Change is Inevitable
The evolution from expensive paper processes and complicated transactions to streamlined, end-to-end digital real estate transactions is inevitable, and will be a welcome change for the industry. However, the mortgage industry cannot afford to sacrifice safety and security for novelty along the way. Today, there are a plethora of point solutions and technology ‘mash-ups’ that may deliver useful functionality and even some impressive bells and whistles here and there – but one-off solutions will never produce the end-to-end efficiency of a robust industry utility. Remember – digital mortgages have been around for a decade or more, but progress remains inconsistent at best.
As an industry, we must consider the important advantages that are likely to come with significantly greater digital real estate transaction volumes. If properly managed and supported with standardized processes, the industry’s collective bottom lines are likely to soar, as are new business opportunities driven by well-satisfied customers and we finally achieve full visibility into the mortgage transaction. This makes it vital that organizations select well-vetted, banking-grade platforms that incorporate robust business rules across the real estate ecosystem to ensure these advantages are achieved.
In addition to the benefits to lenders and other real estate and settlement professionals, welcome conveniences for borrowers can also be expected. Transactions will be handled much more efficiently because role-specific business rules will provide user-centric visibility for all parties to the transaction, including buyers. This applies to both cash real estate purchases as well as transactions that include mortgage loans. It also means that consumers will be assigned a unique log-in and password when they first engage with their real estate broker or lender to obtain a real estate property. Throughout the transaction, they can use these credentials to interact with whomever they need to, whenever they need to.
The movement of non-GSE investors into purchasing eNote mortgages is a need for many lenders. Freddie and Fannie have been working to support the entry of other Investors in this space by establishing processes and requirements for permitting eMortgage deliveries from aggregators that purchase loans from correspondent lenders, as well as education and information sharing on eMortgage requirements with other agencies, such as Federal Housing Authority, Ginnie Mae and Federal Home Loan Bank financial institutions.
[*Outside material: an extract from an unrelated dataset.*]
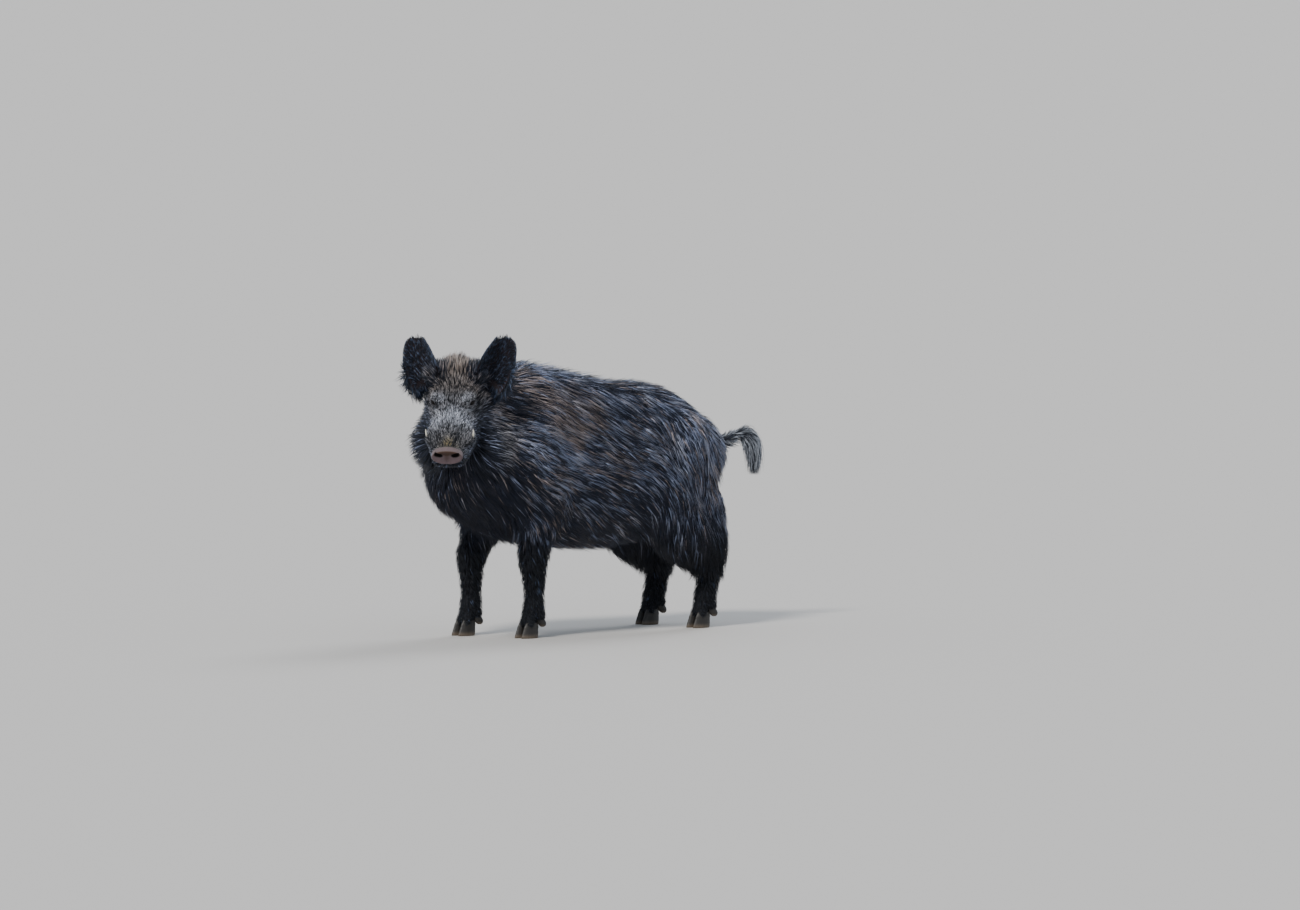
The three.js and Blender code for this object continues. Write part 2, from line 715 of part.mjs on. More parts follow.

By leveraging the real estate and mortgage industry’s impressive technology advances and proven platforms – and taking advantage of the powerful functionality that is available through secure, role-based access to relevant data, documents and functionality – the industry has perhaps its best shot at normalizing the digital real estate transaction from start to eClose. It is also fair to expect that the efficiencies that will likely be generated across the real estate and mortgage industries will help deliver the additional bandwidth industry professionals need to enjoy the much-anticipated growth trajectory of digital real estate transactions and a true digital mortgage.